3. "Is a sitting Judge prohibited from publishing opinions about the economic state of the Country or a given municipality?"
Question 3 is also too vague and subject to multiple factual variations for the Committee to answer. The rule permitting judges to write and speak publicly (see 22 NYCRR 100.4[B]) is subject to the rest of Part 100. In some circumstances, it may be possible for a judge to express his/her views on the economy, as an extra-judicial activity, without violating the restrictions on political activity or other generally applicable rules concerning judicial speech and conduct (see e.g. Opinion 12-184 [on the facts presented, a quasi-judicial employee who has developed a plan for national economic recovery may send it to the President of the United States]). But without additional context, the Committee cannot help this judge discern which specific rules will be most relevant to his/her proposed activity. For example, if the judge wishes to speak or write publicly on controversial matters that do not directly affect his/her own personal interests, the analysis may be very fact-specific (see e.g. Opinions 15-188; 02-41).

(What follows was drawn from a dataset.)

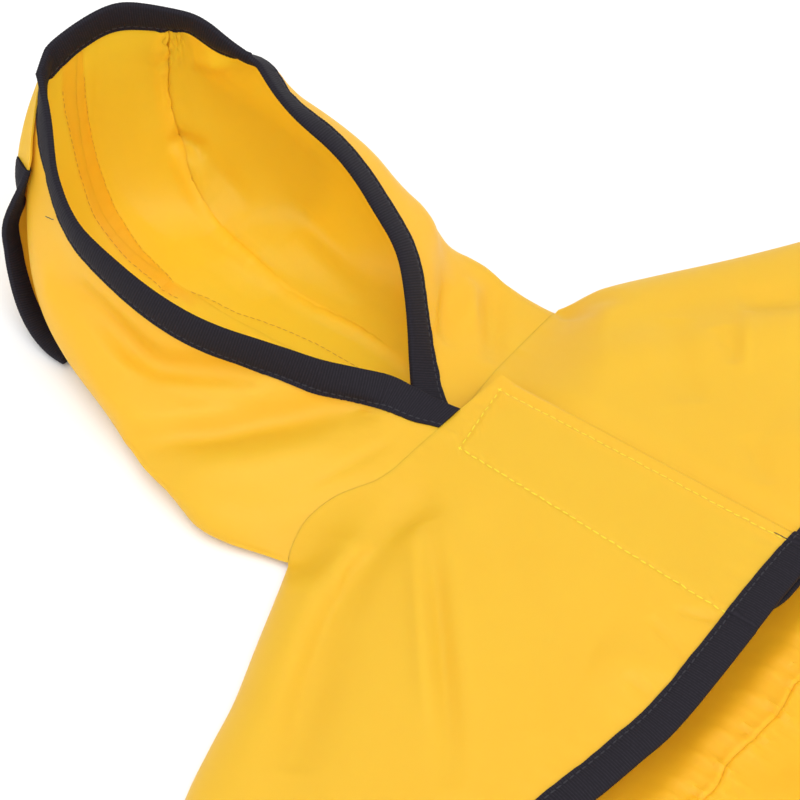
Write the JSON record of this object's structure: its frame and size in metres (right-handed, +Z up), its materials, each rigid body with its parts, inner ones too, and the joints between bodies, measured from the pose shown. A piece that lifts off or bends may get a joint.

Finally, for the benefit of future inquirers, we also repeat our recent comment in Opinion 15-188:
It is unnecessarily difficult for the Committee to provide meaningful guidance without a clear description of the proposed conduct. Therefore, we ask judges who wish to obtain guidance on a proposed future course of action to provide factual details concerning the judge’s current situation and the specific conduct the judge is considering.
1 Indeed, the Rules expressly prohibit much conduct that would presumably take place “in secret” and away from public view if it occurred at all, such as engaging in impermissible ex parte communications (see 22 NYCRR 100.3[B]) and accepting improper gifts (see 22 NYCRR 100.4[D]).